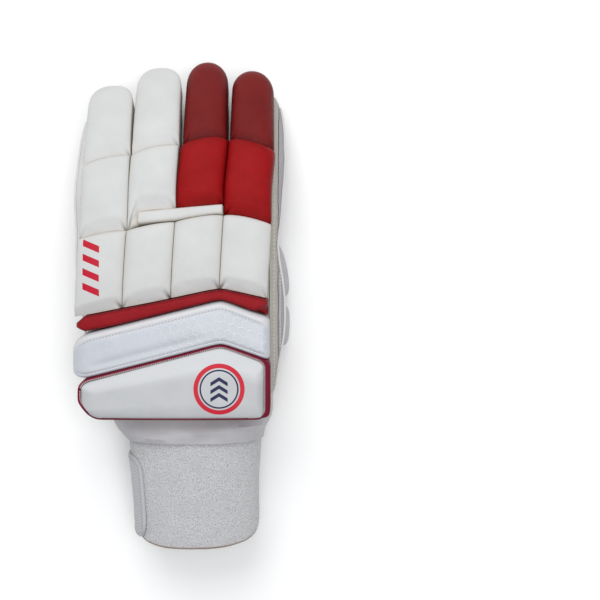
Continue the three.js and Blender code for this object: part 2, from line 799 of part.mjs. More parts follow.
const bandTube = (wall, over, count) =>
  loft(
    bandSections.map((row, i) => {
      const end = i === 0 ? -over : i === bandSections.length - 1 ? over : 0;
      const ring = bandRing(row.at * bandEnd, wall, count);
      const { slope } = spineAt(row.at * bandEnd);
      const run = new THREE.Vector3(0, Math.cos(slope), Math.sin(slope)).multiplyScalar(end);
      return ring.map((p) => p.add(run));
    }),
  );
addPiece(
  "wristband",
  bandTube(0, 0, 26).subtract(bandTube(towelling, 2, 26)),
  towelWhite,
);

// The closure tab is a curved patch on the band's little-finger side, from just over its top
// edge round to its underside.
const tabFrom = 0.03;
const tabTo = 0.79;
const tabStart = 2.42; // where it begins and ends round the oval, in radians
const tabEnd = 4.35;
const tabCorner = 0.16;

function tabPoint(along, angle, out) {
  const at = along / bandEnd;
  const left = bandLeft + bandSide(at, "left") * halfHand - out;
  const right = bandRight - bandSide(at, "right") * halfHand + out;
  const tall = bandHalfHeight * bandSide(at, "tall") + out;
  const c = Math.cos(angle);
  const s = Math.sin(angle);
  const across =
    (left + right) / 2 + ((right - left) / 2) * Math.sign(c) * Math.abs(c) ** (2 / bandPower);
  const above = tall * Math.sign(s) * Math.abs(s) ** (2 / bandPower);
  return leanHem(handPoint(across, along, above), at);
}

const tabStations = range(13).map((k) => k / 12);
addPiece(
  "closure_tab",
  loft(
    tabStations.map((share) => {
      const angle = THREE.MathUtils.lerp(tabStart, tabEnd, share);
      const round = Math.max(0, 1 - share / tabCorner);
      const draw = (1 - Math.sqrt(Math.max(0, 1 - round * round))) * tabCorner;
      const from = (tabFrom + draw) * bandEnd;
      const to = (tabTo - draw) * bandEnd;
      const run = range(6).map((k) => THREE.MathUtils.lerp(from, to, k / 5));
      return [
        ...run.map((along) => tabPoint(along, angle, seam + tabThickness)),
        ...run.reverse().map((along) => tabPoint(along, angle, seam)),
      ];
    }),
  ),
  patternWhite,
);

// The origin is under the middle of the glove, on the surface that it lies on.
const bounds = new THREE.Box3().setFromObject(glove);
const middle = bounds.getCenter(new THREE.Vector3());
glove.position.set(-middle.x, -middle.y, -bounds.min.z);

export default glove;
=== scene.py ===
import bmesh
import bpy
import numpy as np
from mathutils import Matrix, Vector, noise
from mathutils.bvhtree import BVHTree


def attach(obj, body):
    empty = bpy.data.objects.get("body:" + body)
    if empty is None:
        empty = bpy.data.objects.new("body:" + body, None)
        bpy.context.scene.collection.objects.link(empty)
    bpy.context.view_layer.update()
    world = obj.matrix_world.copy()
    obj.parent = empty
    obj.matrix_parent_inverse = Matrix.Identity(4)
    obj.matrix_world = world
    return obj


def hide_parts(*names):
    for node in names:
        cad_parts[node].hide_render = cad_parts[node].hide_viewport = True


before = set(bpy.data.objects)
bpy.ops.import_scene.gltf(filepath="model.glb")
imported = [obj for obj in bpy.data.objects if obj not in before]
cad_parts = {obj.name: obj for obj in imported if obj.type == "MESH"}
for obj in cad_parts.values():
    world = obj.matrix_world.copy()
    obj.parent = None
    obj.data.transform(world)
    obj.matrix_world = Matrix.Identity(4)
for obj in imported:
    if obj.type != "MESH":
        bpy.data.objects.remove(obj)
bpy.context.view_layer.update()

# The leather shell
# Under the pads is one hollow hand of thin goat leather with four finger stalls. It is cut in
# panels: the palm, a mesh gusset round the fingers' sides, the back, and a strip along each side.
mm = 0.001
finger_pitch = 29.7
half_hand = 2 * finger_pitch
leather = 2.0
seam = 0.4
stall_half_height = 12.0
stall_width = 27.4
band_length = 69.0
sleeve_end = 98.0
knuckle_row = 40.8
middle_row = 46.0
knuckle_line = 206.4
middle_line = 252.4
web_line = 212.38
hand_reach = 309.9
stall_root = 199.0
cross_arch = 3.0
frame_origin = np.array([-1.887054, -154.55693, 26.15009])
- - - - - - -
• _AIM OF THE TASK_: Begin with the line that has "it lies on." in the listing above and end after the line that has "in imported if"; output those lines exactly.

• _CORRECT RESPONSE_:
// The origin is under the middle of the glove, on the surface that it lies on.
const bounds = new THREE.Box3().setFromObject(glove);
const middle = bounds.getCenter(new THREE.Vector3());
glove.position.set(-middle.x, -middle.y, -bounds.min.z);

export default glove;
=== scene.py ===
import bmesh
import bpy
import numpy as np
from mathutils import Matrix, Vector, noise
from mathutils.bvhtree import BVHTree


def attach(obj, body):
    empty = bpy.data.objects.get("body:" + body)
    if empty is None:
        empty = bpy.data.objects.new("body:" + body, None)
        bpy.context.scene.collection.objects.link(empty)
    bpy.context.view_layer.update()
    world = obj.matrix_world.copy()
    obj.parent = empty
    obj.matrix_parent_inverse = Matrix.Identity(4)
    obj.matrix_world = world
    return obj


def hide_parts(*names):
    for node in names:
        cad_parts[node].hide_render = cad_parts[node].hide_viewport = True


before = set(bpy.data.objects)
bpy.ops.import_scene.gltf(filepath="model.glb")
imported = [obj for obj in bpy.data.objects if obj not in before]
cad_parts = {obj.name: obj for obj in imported if obj.type == "MESH"}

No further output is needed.